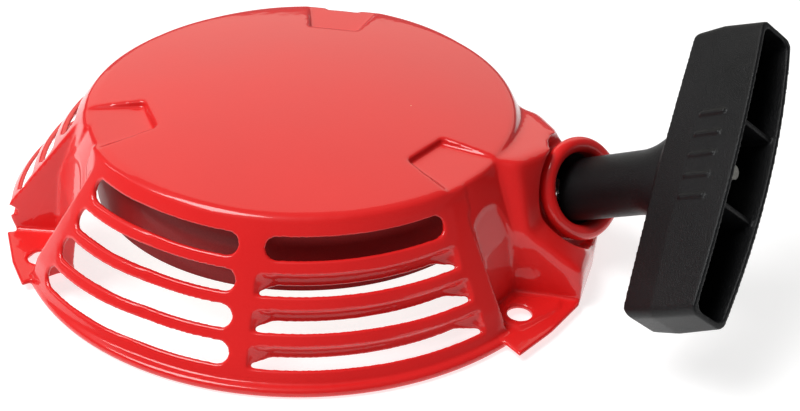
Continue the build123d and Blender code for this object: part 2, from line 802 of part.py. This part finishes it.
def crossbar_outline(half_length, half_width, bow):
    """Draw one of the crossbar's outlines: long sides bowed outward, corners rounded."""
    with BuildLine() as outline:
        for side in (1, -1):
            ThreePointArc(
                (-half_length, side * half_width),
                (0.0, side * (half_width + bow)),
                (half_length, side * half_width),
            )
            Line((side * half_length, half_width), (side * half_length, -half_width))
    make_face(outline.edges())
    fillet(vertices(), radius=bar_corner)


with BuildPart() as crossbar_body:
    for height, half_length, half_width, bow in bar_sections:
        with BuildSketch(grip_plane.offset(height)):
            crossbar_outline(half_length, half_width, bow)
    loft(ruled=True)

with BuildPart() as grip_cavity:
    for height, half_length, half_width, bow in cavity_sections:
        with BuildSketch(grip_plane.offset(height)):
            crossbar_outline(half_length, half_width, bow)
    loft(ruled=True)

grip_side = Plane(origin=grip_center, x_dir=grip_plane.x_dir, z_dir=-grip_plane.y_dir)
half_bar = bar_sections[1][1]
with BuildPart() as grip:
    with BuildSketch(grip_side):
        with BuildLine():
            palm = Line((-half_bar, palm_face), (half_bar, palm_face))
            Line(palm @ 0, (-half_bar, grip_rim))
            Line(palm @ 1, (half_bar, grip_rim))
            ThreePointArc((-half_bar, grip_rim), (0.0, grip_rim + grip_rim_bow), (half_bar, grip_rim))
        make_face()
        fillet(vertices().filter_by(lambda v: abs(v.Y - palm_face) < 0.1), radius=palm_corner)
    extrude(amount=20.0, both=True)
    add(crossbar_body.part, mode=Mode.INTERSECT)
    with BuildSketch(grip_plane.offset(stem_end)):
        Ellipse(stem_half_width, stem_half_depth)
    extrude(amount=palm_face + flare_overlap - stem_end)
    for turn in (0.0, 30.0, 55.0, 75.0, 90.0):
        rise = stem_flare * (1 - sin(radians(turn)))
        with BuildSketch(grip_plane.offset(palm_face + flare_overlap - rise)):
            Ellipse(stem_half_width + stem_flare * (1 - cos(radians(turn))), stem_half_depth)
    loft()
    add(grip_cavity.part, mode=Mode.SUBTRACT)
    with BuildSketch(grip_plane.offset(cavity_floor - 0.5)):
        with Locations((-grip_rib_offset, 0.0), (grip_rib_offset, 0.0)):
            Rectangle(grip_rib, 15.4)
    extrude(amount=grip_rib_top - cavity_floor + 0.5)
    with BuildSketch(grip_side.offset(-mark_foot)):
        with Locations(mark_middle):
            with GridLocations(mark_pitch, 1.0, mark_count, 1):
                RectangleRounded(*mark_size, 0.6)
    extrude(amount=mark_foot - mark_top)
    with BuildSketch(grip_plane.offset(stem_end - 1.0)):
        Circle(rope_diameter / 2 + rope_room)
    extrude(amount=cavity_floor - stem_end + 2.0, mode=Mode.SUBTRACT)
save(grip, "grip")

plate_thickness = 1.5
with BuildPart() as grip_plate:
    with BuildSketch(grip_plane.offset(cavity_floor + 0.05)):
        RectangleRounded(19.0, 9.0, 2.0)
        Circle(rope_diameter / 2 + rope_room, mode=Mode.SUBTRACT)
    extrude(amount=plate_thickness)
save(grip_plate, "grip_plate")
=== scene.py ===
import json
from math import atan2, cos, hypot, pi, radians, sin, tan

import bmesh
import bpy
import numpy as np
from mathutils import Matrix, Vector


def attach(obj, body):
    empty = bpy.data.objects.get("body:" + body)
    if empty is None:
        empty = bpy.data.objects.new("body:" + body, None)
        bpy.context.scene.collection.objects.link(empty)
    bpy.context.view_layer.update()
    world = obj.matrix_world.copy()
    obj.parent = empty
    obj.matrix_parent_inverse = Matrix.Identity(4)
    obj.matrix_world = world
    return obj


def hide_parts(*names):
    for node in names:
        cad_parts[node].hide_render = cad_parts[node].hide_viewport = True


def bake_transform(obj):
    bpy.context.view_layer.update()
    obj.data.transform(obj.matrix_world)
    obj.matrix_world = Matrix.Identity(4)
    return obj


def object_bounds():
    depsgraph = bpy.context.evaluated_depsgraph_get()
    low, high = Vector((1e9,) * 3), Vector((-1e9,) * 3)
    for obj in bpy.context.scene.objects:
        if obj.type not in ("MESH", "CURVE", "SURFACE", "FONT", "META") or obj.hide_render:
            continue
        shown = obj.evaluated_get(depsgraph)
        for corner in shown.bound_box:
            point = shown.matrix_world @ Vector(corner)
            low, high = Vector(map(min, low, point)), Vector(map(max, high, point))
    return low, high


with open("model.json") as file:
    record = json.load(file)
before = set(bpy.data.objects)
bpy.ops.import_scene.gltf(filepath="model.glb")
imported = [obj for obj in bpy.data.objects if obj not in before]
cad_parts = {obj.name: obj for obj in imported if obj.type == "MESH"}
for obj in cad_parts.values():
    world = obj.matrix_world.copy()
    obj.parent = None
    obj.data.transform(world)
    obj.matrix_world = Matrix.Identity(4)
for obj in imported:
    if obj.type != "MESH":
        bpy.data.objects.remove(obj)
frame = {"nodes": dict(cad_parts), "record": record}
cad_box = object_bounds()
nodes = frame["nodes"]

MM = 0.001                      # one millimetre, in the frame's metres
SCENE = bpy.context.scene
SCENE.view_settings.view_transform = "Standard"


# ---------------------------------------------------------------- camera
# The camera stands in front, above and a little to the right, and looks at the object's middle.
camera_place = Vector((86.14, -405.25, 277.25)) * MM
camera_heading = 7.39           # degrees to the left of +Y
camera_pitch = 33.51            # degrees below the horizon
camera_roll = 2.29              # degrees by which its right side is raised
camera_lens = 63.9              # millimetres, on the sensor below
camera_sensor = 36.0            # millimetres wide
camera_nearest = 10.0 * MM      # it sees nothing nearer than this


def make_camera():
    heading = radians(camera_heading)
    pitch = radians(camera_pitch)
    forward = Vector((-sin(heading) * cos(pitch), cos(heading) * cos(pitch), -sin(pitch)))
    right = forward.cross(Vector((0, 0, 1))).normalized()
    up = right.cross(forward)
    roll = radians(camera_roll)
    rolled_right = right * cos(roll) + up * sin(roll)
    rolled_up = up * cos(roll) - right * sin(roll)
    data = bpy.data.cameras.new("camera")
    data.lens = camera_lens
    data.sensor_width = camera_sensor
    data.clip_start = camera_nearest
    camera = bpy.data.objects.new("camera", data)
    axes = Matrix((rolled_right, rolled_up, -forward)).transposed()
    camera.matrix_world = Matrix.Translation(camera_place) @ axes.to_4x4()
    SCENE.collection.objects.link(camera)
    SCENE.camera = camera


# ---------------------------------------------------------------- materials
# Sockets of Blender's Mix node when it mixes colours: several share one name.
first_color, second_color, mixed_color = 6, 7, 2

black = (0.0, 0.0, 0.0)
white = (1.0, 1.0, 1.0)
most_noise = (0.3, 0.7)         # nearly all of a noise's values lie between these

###

#### [Set problem]
Write out the data again, exactly and in full.

#### [The output]
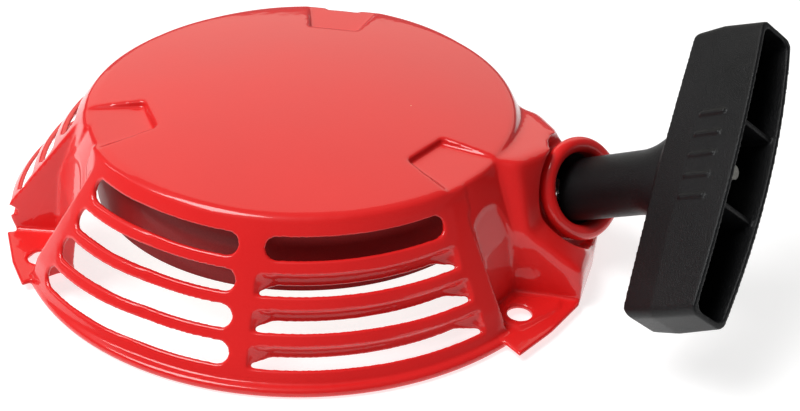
Continue the build123d and Blender code for this object: part 2, from line 802 of part.py. This part finishes it.
def crossbar_outline(half_length, half_width, bow):
    """Draw one of the crossbar's outlines: long sides bowed outward, corners rounded."""
    with BuildLine() as outline:
        for side in (1, -1):
            ThreePointArc(
                (-half_length, side * half_width),
                (0.0, side * (half_width + bow)),
                (half_length, side * half_width),
            )
            Line((side * half_length, half_width), (side * half_length, -half_width))
    make_face(outline.edges())
    fillet(vertices(), radius=bar_corner)


with BuildPart() as crossbar_body:
    for height, half_length, half_width, bow in bar_sections:
        with BuildSketch(grip_plane.offset(height)):
            crossbar_outline(half_length, half_width, bow)
    loft(ruled=True)

with BuildPart() as grip_cavity:
    for height, half_length, half_width, bow in cavity_sections:
        with BuildSketch(grip_plane.offset(height)):
            crossbar_outline(half_length, half_width, bow)
    loft(ruled=True)

grip_side = Plane(origin=grip_center, x_dir=grip_plane.x_dir, z_dir=-grip_plane.y_dir)
half_bar = bar_sections[1][1]
with BuildPart() as grip:
    with BuildSketch(grip_side):
        with BuildLine():
            palm = Line((-half_bar, palm_face), (half_bar, palm_face))
            Line(palm @ 0, (-half_bar, grip_rim))
            Line(palm @ 1, (half_bar, grip_rim))
            ThreePointArc((-half_bar, grip_rim), (0.0, grip_rim + grip_rim_bow), (half_bar, grip_rim))
        make_face()
        fillet(vertices().filter_by(lambda v: abs(v.Y - palm_face) < 0.1), radius=palm_corner)
    extrude(amount=20.0, both=True)
    add(crossbar_body.part, mode=Mode.INTERSECT)
    with BuildSketch(grip_plane.offset(stem_end)):
        Ellipse(stem_half_width, stem_half_depth)
    extrude(amount=palm_face + flare_overlap - stem_end)
    for turn in (0.0, 30.0, 55.0, 75.0, 90.0):
        rise = stem_flare * (1 - sin(radians(turn)))
        with BuildSketch(grip_plane.offset(palm_face + flare_overlap - rise)):
            Ellipse(stem_half_width + stem_flare * (1 - cos(radians(turn))), stem_half_depth)
    loft()
    add(grip_cavity.part, mode=Mode.SUBTRACT)
    with BuildSketch(grip_plane.offset(cavity_floor - 0.5)):
        with Locations((-grip_rib_offset, 0.0), (grip_rib_offset, 0.0)):
            Rectangle(grip_rib, 15.4)
    extrude(amount=grip_rib_top - cavity_floor + 0.5)
    with BuildSketch(grip_side.offset(-mark_foot)):
        with Locations(mark_middle):
            with GridLocations(mark_pitch, 1.0, mark_count, 1):
                RectangleRounded(*mark_size, 0.6)
    extrude(amount=mark_foot - mark_top)
    with BuildSketch(grip_plane.offset(stem_end - 1.0)):
        Circle(rope_diameter / 2 + rope_room)
    extrude(amount=cavity_floor - stem_end + 2.0, mode=Mode.SUBTRACT)
save(grip, "grip")

plate_thickness = 1.5
with BuildPart() as grip_plate:
    with BuildSketch(grip_plane.offset(cavity_floor + 0.05)):
        RectangleRounded(19.0, 9.0, 2.0)
        Circle(rope_diameter / 2 + rope_room, mode=Mode.SUBTRACT)
    extrude(amount=plate_thickness)
save(grip_plate, "grip_plate")
=== scene.py ===
import json
from math import atan2, cos, hypot, pi, radians, sin, tan

import bmesh
import bpy
import numpy as np
from mathutils import Matrix, Vector


def attach(obj, body):
    empty = bpy.data.objects.get("body:" + body)
    if empty is None:
        empty = bpy.data.objects.new("body:" + body, None)
        bpy.context.scene.collection.objects.link(empty)
    bpy.context.view_layer.update()
    world = obj.matrix_world.copy()
    obj.parent = empty
    obj.matrix_parent_inverse = Matrix.Identity(4)
    obj.matrix_world = world
    return obj


def hide_parts(*names):
    for node in names:
        cad_parts[node].hide_render = cad_parts[node].hide_viewport = True


def bake_transform(obj):
    bpy.context.view_layer.update()
    obj.data.transform(obj.matrix_world)
    obj.matrix_world = Matrix.Identity(4)
    return obj


def object_bounds():
    depsgraph = bpy.context.evaluated_depsgraph_get()
    low, high = Vector((1e9,) * 3), Vector((-1e9,) * 3)
    for obj in bpy.context.scene.objects:
        if obj.type not in ("MESH", "CURVE", "SURFACE", "FONT", "META") or obj.hide_render:
            continue
        shown = obj.evaluated_get(depsgraph)
        for corner in shown.bound_box:
            point = shown.matrix_world @ Vector(corner)
            low, high = Vector(map(min, low, point)), Vector(map(max, high, point))
    return low, high


with open("model.json") as file:
    record = json.load(file)
before = set(bpy.data.objects)
bpy.ops.import_scene.gltf(filepath="model.glb")
imported = [obj for obj in bpy.data.objects if obj not in before]
cad_parts = {obj.name: obj for obj in imported if obj.type == "MESH"}
for obj in cad_parts.values():
    world = obj.matrix_world.copy()
    obj.parent = None
    obj.data.transform(world)
    obj.matrix_world = Matrix.Identity(4)
for obj in imported:
    if obj.type != "MESH":
        bpy.data.objects.remove(obj)
frame = {"nodes": dict(cad_parts), "record": record}
cad_box = object_bounds()
nodes = frame["nodes"]

MM = 0.001                      # one millimetre, in the frame's metres
SCENE = bpy.context.scene
SCENE.view_settings.view_transform = "Standard"


# ---------------------------------------------------------------- camera
# The camera stands in front, above and a little to the right, and looks at the object's middle.
camera_place = Vector((86.14, -405.25, 277.25)) * MM
camera_heading = 7.39           # degrees to the left of +Y
camera_pitch = 33.51            # degrees below the horizon
camera_roll = 2.29              # degrees by which its right side is raised
camera_lens = 63.9              # millimetres, on the sensor below
camera_sensor = 36.0            # millimetres wide
camera_nearest = 10.0 * MM      # it sees nothing nearer than this


def make_camera():
    heading = radians(camera_heading)
    pitch = radians(camera_pitch)
    forward = Vector((-sin(heading) * cos(pitch), cos(heading) * cos(pitch), -sin(pitch)))
    right = forward.cross(Vector((0, 0, 1))).normalized()
    up = right.cross(forward)
    roll = radians(camera_roll)
    rolled_right = right * cos(roll) + up * sin(roll)
    rolled_up = up * cos(roll) - right * sin(roll)
    data = bpy.data.cameras.new("camera")
    data.lens = camera_lens
    data.sensor_width = camera_sensor
    data.clip_start = camera_nearest
    camera = bpy.data.objects.new("camera", data)
    axes = Matrix((rolled_right, rolled_up, -forward)).transposed()
    camera.matrix_world = Matrix.Translation(camera_place) @ axes.to_4x4()
    SCENE.collection.objects.link(camera)
    SCENE.camera = camera


# ---------------------------------------------------------------- materials
# Sockets of Blender's Mix node when it mixes colours: several share one name.
first_color, second_color, mixed_color = 6, 7, 2

black = (0.0, 0.0, 0.0)
white = (1.0, 1.0, 1.0)
most_noise = (0.3, 0.7)         # nearly all of a noise's values lie between these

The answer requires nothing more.